Junn: We’ve doubled it, now it’s 50 percent.
DMT: You must have taken a tremendous amount of pride in being able to push things forward, Dr. Hughes, and yet, despite those successes, the disparities in race and gender are still…
Hughes: Entrenched. Deeply entrenched. The American political system grinds slowly, in geologic time, and does not transform itself unless some inward force is really pushing. I think that’s probably why I fell in love with the women’s studies program at San Diego State. They surrounded themselves with a multidisciplinary academic approach and grounded that in research and literature. But we have not experienced that kind of multiplicity and growth in the Central Valley.
Junn: Well let me ask you, Marvalene, when you became president were there challenges that you faced as an African American woman?
Hughes: Yes, but I was prepared. I learned a lot from San Diego State. I learned a lot from the University of Minnesota. I’m almost more worried about how things are now. There was a time when there was a vibrancy in political movement and I don’t see that anymore. That really concerns me. That means that we, as university presidents, must get involved. If we treat ourselves as a silo in the United States, where everyone ought to emulate us, then we have lost the future. Because the future is in internationalism, and the future is in being able to compete here and make your identity known as a CSU leader.

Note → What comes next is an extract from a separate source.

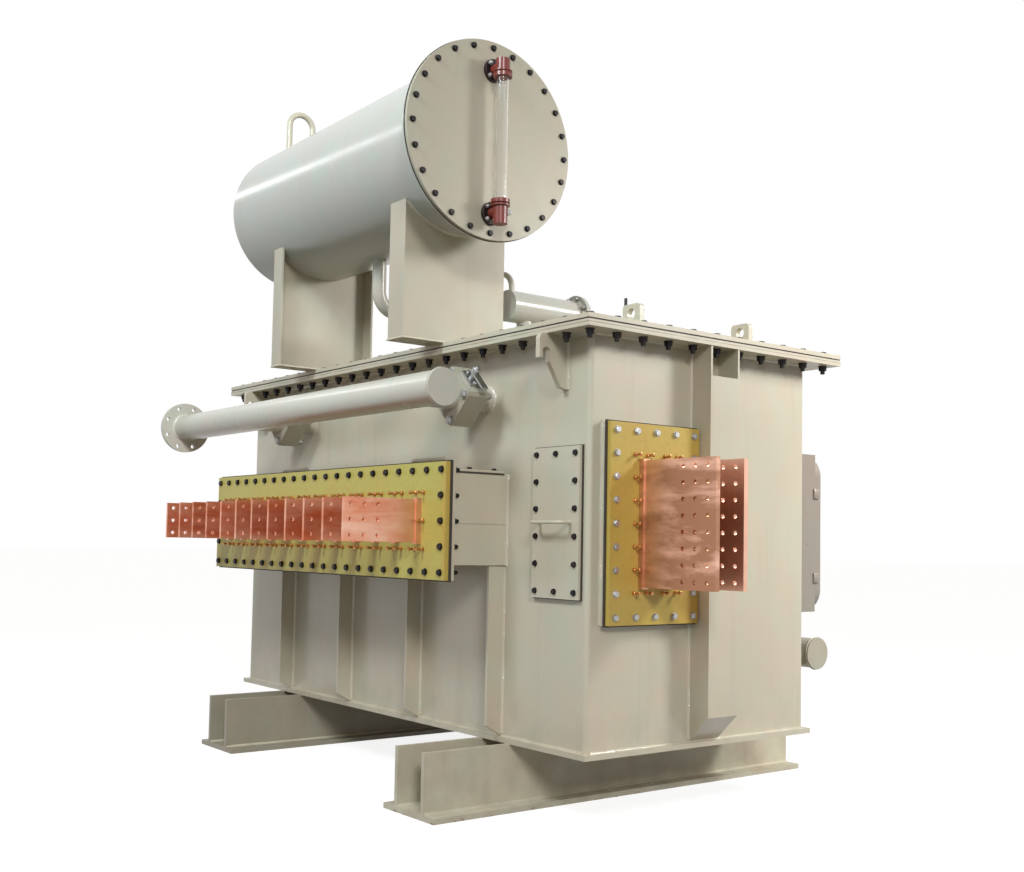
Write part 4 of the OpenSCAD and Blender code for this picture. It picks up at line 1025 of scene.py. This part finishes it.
class TRANSFORMER_OT_cover_welds(WeldOperator, bpy.types.Operator):
    """Make the weld beads of what stands on the cover and of the conservator's supports"""

    bl_idname = "transformer.cover_welds"
    bl_label = "Cover and support welds"
    seed = 23

    def weld(self, beads):
        top = corners("cover_plate")[1][2]
        lug = corners("cover_lifting_lugs")[1]
        half_lug = np.array([0.041, 0.010, 0.0])
        for across in (-1, 1):
            for side in (-1, 1):
                middle = (lug - half_lug) * [across, side, 1]
                beads.frame(middle - half_lug, middle + half_lug, 2, top, Z)
        shell = middle_of("conservator_shell")
        for node, way in (("conservator_support_right", 1), ("conservator_support_left", -1)):
            low, high = corners(node)
            beads.frame(low, high, 2, top, Z)
            edge = math.asin((high[1] - low[1]) / 2 / SHELL_RADIUS) - 0.01
            angle = np.linspace(-edge, edge, 110)[:, None]
            radial = Y * np.sin(angle) - Z * np.cos(angle)
            face = high[0] if way > 0 else low[0]
            beads.on(np.array([face, *shell[1:]]) + radial * SHELL_RADIUS, way * X, radial)
        beads.piece("cover_welds", "support_paint")


class TRANSFORMER_OT_pipe_welds(WeldOperator, bpy.types.Operator):
    """Make the weld beads round the oil pipes, stubs, caps and the conservator's hoop"""

    bl_idname = "transformer.pipe_welds"
    bl_label = "Pipe welds"
    seed = 24

    def weld(self, beads):
        stub, pipe, flange_half, flange_thick, cap = 0.0445, 0.057, 0.110, 0.020, 0.008
        wall = -corners("tank_front_wall")[0][1]
        span = corners("butterfly_valves")[1][0] - 0.100
        for node, side in (("front_header_pipe", -1), ("back_header_pipe", 1)):
            low, high = corners(node)
            z = (low[2] + high[2]) / 2
            y = (low[1] if side < 0 else high[1]) - side * flange_half
            beads.ring((low[0] + flange_thick, y, z), X, pipe)
            beads.ring((high[0] - cap, y, z), -X, pipe)
            for across in (-span, span):
                beads.ring((across, side * wall, z), side * Y, stub)
                way = around(Y, 60)
                path = np.array([across, y, z]) + way * stub
                path[:, 1] -= side * np.sqrt(pipe ** 2 - (way[:, 2] * stub) ** 2)
                beads.on(path, way, -side * Y, looped=True)
        cover_top = corners("cover_plate")[1][2]
        high = corners("cover_header_pipe")[1]
        x, y, _ = middle_of("cover_header_pipe")
        feet, foot, header = 0.085, 0.030, 0.0585
        for side in (-feet, feet):
            beads.ring((x, y + side, cover_top), Z, foot)
        beads.ring((x, high[1] - 0.016, high[2] - 0.082), -Y, header)
        x, small_pipe = middle_of("conservator_pipe")[0], 0.027
        beads.ring((x, corners("conservator_pipe")[1][1] - small_pipe, cover_top), Z, small_pipe)
        x, hoop_half, hoop_bar = middle_of("conservator_lifting_hoop")[0], 0.0555, 0.0125
        _, y, z = middle_of("conservator_shell")
        rise = math.sqrt(SHELL_RADIUS ** 2 - hoop_half ** 2)
        for lean in (-hoop_half, hoop_half):
            beads.ring((x, y + lean, z + rise), Z, hoop_bar)
        beads.ring((corners("conservator_shell")[1][0] - 0.012, y, z), -X, SHELL_RADIUS)
        beads.piece("pipe_welds", "pipe_paint")


class TRANSFORMER_OT_skid_welds(WeldOperator, bpy.types.Operator):
    """Make the weld beads between the skids' plates"""

    bl_idname = "transformer.skid_welds"
    bl_label = "Skid welds"
    seed = 25

    def weld(self, beads):
        foot, web, web_thick = 0.018, 0.084, 0.016
        under, base_y = corners("tank_base_plate")[0][2], corners("tank_base_plate")[1][1]
        for node in ("skid_right", "skid_left"):
            middle, end = middle_of(node)[0], corners(node)[1][1] - 0.004
            for side in (-1, 1):
                for face, lean in ((side * web, side), (side * (web - web_thick), -side)):
                    x = middle + face
                    beads.run((x, -end, foot), (x, end, foot), lean * X, Z)
                    beads.run((x, -base_y, under), (x, base_y, under), lean * X, -Z)
        beads.piece("skid_welds", "skid_paint")


def cleared(owner):
    """The emptied node tree of a material or world."""
    owner.use_nodes = True
    owner.node_tree.nodes.clear()
    return owner.node_tree


def looked_at(tree):
    """1 for what the camera, a reflection or glass looks at, and 0 for light on its way."""
    rays = signals(make(tree, "LightPath"))
    mirrored = rays["Is Glossy Ray"].maths("MAXIMUM", rays["Is Transmission Ray"])
    return rays["Is Camera Ray"].maths("MAXIMUM", mirrored)


class TRANSFORMER_OT_stage(DressingOperator, bpy.types.Operator):
    """Set up the camera, the floor and the light"""

    bl_idname = "transformer.stage"
    bl_label = "Camera, floor and light"
    settings = "transformer_stage"

    def build(self, s):
        self.add_camera()
        self.add_floor(s)
        self.add_world(s)
        self.add_lamps(s)
        bpy.context.scene.view_settings.view_transform = "Standard"

    def place(self, name, data, matrix):
        """A camera or lamp put in the scene."""
        carrier = bpy.data.objects.new(name, data)
        carrier.matrix_world = matrix
        bpy.context.scene.collection.objects.link(carrier)
        return carrier

    def add_camera(self):
        """The camera of the photo, as fitted to it."""
        camera = bpy.data.cameras.new("photo_camera")
        camera.sensor_fit = "HORIZONTAL"
        camera.sensor_width = 36.0
        camera.lens = 42.067
        camera.shift_x = -0.00085
        camera.shift_y = 0.03593
        camera.clip_end = 500.0
        right = Vector((0.61299584, 0.78987420, 0.01829892)).normalized()
        ahead = Vector((-0.78932617, 0.61122635, 0.05802191)).normalized()
        up = right.cross(ahead)
        turn = Matrix((ahead.cross(up), up, -ahead)).transposed().to_4x4()
        matrix = Matrix.Translation((3.935407, -2.959258, 0.866853)) @ turn
        bpy.context.scene.camera = self.place("photo_camera", camera, matrix)

    def add_floor(self, s):
        """A wide round floor that the camera sees as white, apart from the shadow on it."""
        reach, thick = 80.0, 0.02
        verts, faces = turned([[0, -thick, 0], [reach, -thick, 0], [reach, 0, 0], [0, 0, 0]], 96)
        mesh = bpy.data.meshes.new("floor")
        mesh.from_pydata(verts.tolist(), [], [face.tolist() for block in faces for face in block])
        material = bpy.data.materials.new("floor")
        tree = cleared(material)
        diffuse = out(make(tree, "BsdfDiffuse", {"Color": s.floor_colour}))
        glow = out(make(tree, "Emission", {"Color": (1.0, 1.0, 1.0), "Strength": s.glow}))
        both = out(make(tree, "AddShader", {0: diffuse, 1: glow}))
        surface = out(make(tree, "MixShader", {0: looked_at(tree), 1: diffuse, 2: both}))
        make(tree, "OutputMaterial", {"Surface": surface})
        mesh.materials.append(material)
        floor = bpy.data.objects.new("floor", mesh)
        bpy.context.scene.collection.objects.link(floor)

    def add_world(self, s):
        """White where the camera, a reflection or glass looks at it, and plain soft light elsewhere."""
        world = bpy.data.worlds.new("studio")
        bpy.context.scene.world = world
        tree = cleared(world)
        strength = ranged(looked_at(tree), 0.0, 1.0, s.sky, 1.0)
        sky = out(make(tree, "Background", {"Color": (1.0, 1.0, 1.0), "Strength": strength}))
        make(tree, "OutputWorld", {"Surface": sky})

    def add_lamps(self, s):
        """A soft key from the end wall's side, a panel before the end wall and one before the front wall,
        and a long strip lamp that the shell and the headers mirror."""
        sun = bpy.data.lights.new("key", "SUN")
        sun.energy = s.sun
        sun.angle = math.radians(12.0)
        self.place("key", sun, Vector((0.80, -0.41, 0.44)).to_track_quat("Z", "Y").to_matrix().to_4x4())
        slanted = Y * 0.866 - X * 0.5
        square = (0.9, 0.9)
        for name, hue, size, spot, target, along in (
            ("end_panel", (1.0, 0.985, 0.96), square, (2.9, 1.9, 2.6), (1.165, 0.0, 0.9), Y),
            ("front_panel", (0.82, 0.93, 1.0), square, (0.9, -3.4, 3.9), (0.2, -0.516, 1.1), X),
            ("strip", (1.0, 1.0, 1.0), (3.5, 0.25), (-4.9, -3.1, 4.5), (0.0, -0.5, 2.0), slanted),
        ):
            lamp = bpy.data.lights.new(name, "AREA")
            lamp.shape = "RECTANGLE"
            lamp.size, lamp.size_y = size
            lamp.energy = getattr(s, name)
            lamp.color = hue
            along = Vector(along).normalized()
            facing = Vector(spot) - Vector(target)
            facing = (facing - along * facing.dot(along)).normalized()
            turn = Matrix((along, facing.cross(along), facing)).transposed().to_4x4()
            self.place(name, lamp, Matrix.Translation(spot) @ turn)


class TRANSFORMER_PT_dressing(bpy.types.Panel):
    """Settings and steps of the dressing"""

    bl_idname = "TRANSFORMER_PT_dressing"
    bl_label = "Transformer dressing"
    bl_space_type = "VIEW_3D"
    bl_region_type = "UI"
    bl_category = "Transformer"

    def draw(self, context):
        for settings in SETTINGS:
            box = self.layout.box()
            group = getattr(context.scene, settings)
            for key in group.bl_rna.properties.keys():
                if key not in {"rna_type", "name"}:
                    box.prop(group, key)
        for operator in OPERATORS:
            self.layout.operator(operator.bl_idname)


SETTINGS = {
    "transformer_finishes": TransformerFinishes,
    "transformer_fasteners": TransformerFasteners,
    "transformer_welds": TransformerWelds,
    "transformer_stage": TransformerStage,
}
OPERATORS = [
    TRANSFORMER_OT_finishes,
    TRANSFORMER_OT_cover_bolts,
    TRANSFORMER_OT_board_bolts,
    TRANSFORMER_OT_clamp_studs,
    TRANSFORMER_OT_conservator_bolts,
    TRANSFORMER_OT_valve_fasteners,
    TRANSFORMER_OT_gauge_fasteners,
    TRANSFORMER_OT_gasket_edges,
    TRANSFORMER_OT_cover_header_bolts,
    TRANSFORMER_OT_cabinet_clips,
    TRANSFORMER_OT_tank_welds,
    TRANSFORMER_OT_duct_welds,
    TRANSFORMER_OT_cover_welds,
    TRANSFORMER_OT_pipe_welds,
    TRANSFORMER_OT_skid_welds,
    TRANSFORMER_OT_stage,
]
CLASSES = [*SETTINGS.values(), *OPERATORS, TRANSFORMER_PT_dressing]


def register():
    for kind in CLASSES:
        bpy.utils.register_class(kind)
    for name, group in SETTINGS.items():
        setattr(bpy.types.Scene, name, bpy.props.PointerProperty(type=group))


def unregister():
    for name in SETTINGS:
        delattr(bpy.types.Scene, name)
    for kind in reversed(CLASSES):
        bpy.utils.unregister_class(kind)


def main():
    """Builds everything in order."""
    register()
    for operator in OPERATORS:
        family, name = operator.bl_idname.split(".")
        getattr(getattr(bpy.ops, family), name)()


if __name__ == "__main__":
    main()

DMT: Can you talk yet about the ceremony in honor of Dr. Hughes?
Junn: We haven’t settled on a date yet, but it’ll be later this year. We’re going to have 600 people help us commemorate naming it (the reflecting pond) in Marvalene’s honor. There are a lot of wonderful memories people have about Marvalene and they haven’t seen her in a while so they’ll be very happy to see her. In my 31 years in the CSU system, I have visited every campus except for Humboldt and in my mind Stanislaus has always been the most beautiful in terms of the exterior and landscaping. We have six water features and lakes, more than 2,800 trees and 95 different species of wildlife. That’s all because of her.